Task description | Reproduce each line bearing the word "listed".

Task material |
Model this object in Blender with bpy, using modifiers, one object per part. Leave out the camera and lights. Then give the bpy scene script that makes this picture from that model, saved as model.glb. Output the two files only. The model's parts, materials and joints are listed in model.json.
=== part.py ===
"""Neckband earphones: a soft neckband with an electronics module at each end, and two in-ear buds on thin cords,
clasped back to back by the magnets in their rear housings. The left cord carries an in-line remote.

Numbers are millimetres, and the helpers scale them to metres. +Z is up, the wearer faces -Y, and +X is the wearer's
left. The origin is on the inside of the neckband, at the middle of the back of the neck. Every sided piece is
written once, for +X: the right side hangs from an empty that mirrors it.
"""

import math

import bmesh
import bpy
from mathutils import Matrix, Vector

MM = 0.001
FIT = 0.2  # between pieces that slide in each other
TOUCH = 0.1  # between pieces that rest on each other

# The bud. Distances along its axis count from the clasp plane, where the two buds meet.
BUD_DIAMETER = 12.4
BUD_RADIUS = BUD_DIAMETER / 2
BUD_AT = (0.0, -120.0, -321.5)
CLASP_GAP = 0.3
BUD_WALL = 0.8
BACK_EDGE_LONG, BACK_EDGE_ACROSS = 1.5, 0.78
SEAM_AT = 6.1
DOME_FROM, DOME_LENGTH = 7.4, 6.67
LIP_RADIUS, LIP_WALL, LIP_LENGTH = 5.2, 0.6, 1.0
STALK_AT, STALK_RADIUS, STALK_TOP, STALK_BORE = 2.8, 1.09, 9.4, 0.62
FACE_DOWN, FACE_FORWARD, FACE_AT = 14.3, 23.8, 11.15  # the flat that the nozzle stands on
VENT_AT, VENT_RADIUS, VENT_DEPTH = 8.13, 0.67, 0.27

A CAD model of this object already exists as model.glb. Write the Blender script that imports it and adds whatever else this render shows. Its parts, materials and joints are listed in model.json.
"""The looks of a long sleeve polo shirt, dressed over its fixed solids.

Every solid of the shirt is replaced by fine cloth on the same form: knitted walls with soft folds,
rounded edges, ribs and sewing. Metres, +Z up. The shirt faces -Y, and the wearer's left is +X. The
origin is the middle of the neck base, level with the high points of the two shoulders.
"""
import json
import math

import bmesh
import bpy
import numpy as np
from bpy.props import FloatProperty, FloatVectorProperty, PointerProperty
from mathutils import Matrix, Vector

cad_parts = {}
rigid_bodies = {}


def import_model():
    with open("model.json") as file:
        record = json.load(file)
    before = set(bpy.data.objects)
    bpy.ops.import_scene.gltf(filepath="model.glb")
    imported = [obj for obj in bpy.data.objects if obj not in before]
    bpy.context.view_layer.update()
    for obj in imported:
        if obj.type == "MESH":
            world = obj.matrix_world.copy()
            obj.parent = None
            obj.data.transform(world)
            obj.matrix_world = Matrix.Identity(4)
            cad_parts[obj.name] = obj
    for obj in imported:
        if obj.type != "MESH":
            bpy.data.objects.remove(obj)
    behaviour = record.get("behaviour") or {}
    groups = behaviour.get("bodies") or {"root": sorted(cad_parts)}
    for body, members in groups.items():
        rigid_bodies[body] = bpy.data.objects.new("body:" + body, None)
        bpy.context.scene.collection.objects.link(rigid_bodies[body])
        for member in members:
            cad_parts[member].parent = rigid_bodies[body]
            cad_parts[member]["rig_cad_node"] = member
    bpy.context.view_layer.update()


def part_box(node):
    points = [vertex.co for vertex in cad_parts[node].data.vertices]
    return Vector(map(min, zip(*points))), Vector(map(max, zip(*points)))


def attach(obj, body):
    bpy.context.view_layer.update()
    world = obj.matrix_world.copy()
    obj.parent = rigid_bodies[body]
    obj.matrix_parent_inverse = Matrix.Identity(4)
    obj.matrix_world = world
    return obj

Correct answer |
Model this object in Blender with bpy, using modifiers, one object per part. Leave out the camera and lights. Then give the bpy scene script that makes this picture from that model, saved as model.glb. Output the two files only. The model's parts, materials and joints are listed in model.json.
A CAD model of this object already exists as model.glb. Write the Blender script that imports it and adds whatever else this render shows. Its parts, materials and joints are listed in model.json.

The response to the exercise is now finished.